There were those who laughed. Someone walked past her vibrating massage pillow pitch and muttered, "How the mighty have fallen". Did she question what possessed an almost 50-year-old Pommie infomercial queen to take on hangi and haka?
"No, I didn't. I still think it was the right thing to do and if we'd had the money and it had opened on time like it was supposed to, I think it would still be going now."
It flopped, she says, because she was let down, lied to and ripped off. The liquidator's report noted that before taking on the lease Paul's company employed a consultant to secure funding. But the information he supplied was incorrect, causing delays and missing the high-season tourist trade. Paul says the judge who discharged her from bankruptcy found she'd done everything "humanly possible".
So why, when angry creditors called a meeting, did she fail to show? Because, she says, she was already out there, plugging away, earning the money to pay them back.
"Can you imagine getting up every day and saying to yourself, `Right I'm going to do it today, I'm going to bloody stand in the mall if it frigging kills me, I'm going to sell this bloody stuff and even better than that I'm going to try to look happy about it.' You have to look happy and cheerful, or you'd never sell anything, and you can't if somebody is criticising you and bringing you down and blaming you and calling you names and making you feel small. I felt small enough, I'd already lost everything, I didn't need to be completely stripped bare of the last shred of dignity I had. So I made the decision, no, if I'm going to do this, then I have to stay strong."

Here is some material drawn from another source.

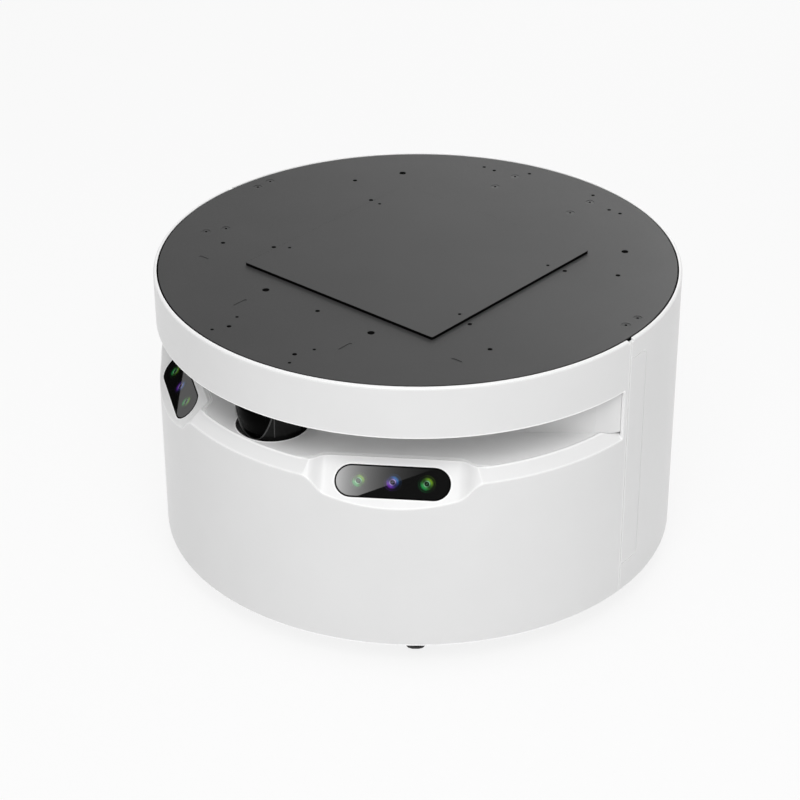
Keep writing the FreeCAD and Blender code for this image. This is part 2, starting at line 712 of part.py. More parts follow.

Unable to afford her elderly mother's upkeep in a retirement village, Paul now has mum at home with her and Duncan Wilson, her Rawaka partner and husband, in their rented Epsom home. If one good thing has come out of this debacle it's that it proved Wilson, younger by 10 years, isn't with her for the money. They are, she says, blissfully happy. He rips out nasty stories about her before he lets her see the paper.
"You cannot get up every morning and think, `This time last year I was looking at my spectacular view, I had the sea and the cliffs and the beach and I was going to get my nails done and have a massage'. You can't think that. What you have to do is think, `What can I be happy about today? I can walk. Marvellous'."
She wants a new house. A home theatre before an indoor pool. "And you talk like this and try to stay positive. Right, what else do we want? We want the gold Mercedes convertible. Write that down. The gold Mercedes convertible."
Paul's a walking-talking self-help book.
She delivers an extraordinary sales pitch. In two years she plans to be New Zealand's richest woman. How? She's finished with the malls, but the company she works with, Adman, has got a knife set and a can opener coming. Plus she's got a new foundation that she's going to launch internationally. She'd love to get back on telly, not selling, but entertaining people.
There's a book. She started writing it the day she was declared bankrupt: 10 Easy Steps to be a Millionaire. She's approached a publisher. "I've put my plan in place, I've got the steps and I'm starting to follow them."
The photographer's worried the plush surroundings will give people the wrong idea. This after all, is meant to be a woman on the bones of her bum. Has she got time to reshoot in a more humble location? "No, this is me. I've got an empire to build."